What I do want to point out is that whatever you think the answer to these six “problems” for the church are looks an awful lot like one's own pet issues. According to Ross Douthat (a Roman Catholic) religion in the United States is in decline because it needs to become more creedal and traditional. According to an old classmate of mine who hates creeds, the reason “nobody wants anything to do with the church” is that we recite the Apostles’ Creed in public worship. According to libertines, the problem is that the church represses their sexual urges. According to inclusivists, the church is too exclusive, etc.
An Uncharitable Suspicion
I have a feeling that this whole conversation gives way too much credit to the millennials leaving church. I have yet to hear anyone say the thing we're all thinking: people don't believe and would rather not go to church. The shortest distance between two points. The simple answer.
After all, who wouldn't want to sleep in on Sundays, lay around in their pajamas until noon, eat a block of cheese the size of a car battery and play around the rest of the day? I have this uncharitable suspicion that people like having their Sundays to themselves. When you combine unbelief with this strong temptation to the "Selfish Sunday", it's easy to suspect that millennials give critical statements about the church after the fact to make their departure feel like it had some deep idealistic meaning.
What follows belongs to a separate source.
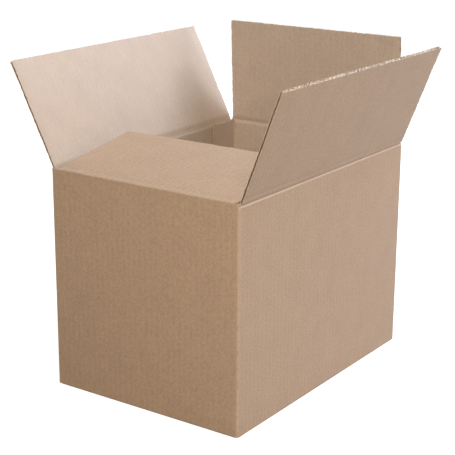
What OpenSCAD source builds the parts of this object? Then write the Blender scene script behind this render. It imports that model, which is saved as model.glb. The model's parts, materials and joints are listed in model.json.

A long time ago, a friend of mine told me that my job in going to church was not to be blessed, but to be a blessing. To contribute, to share my gifts, to make it a better place and to love and build up the people who are there. To teach Sunday School and watch little kids in the nursery. There are critics of the church everywhere. But why should the church listen to those who refuse to contribute to it any more or make it a place that they would consider worthy of their own presence? Or, put another way, maybe it's just time for the kids to grow up.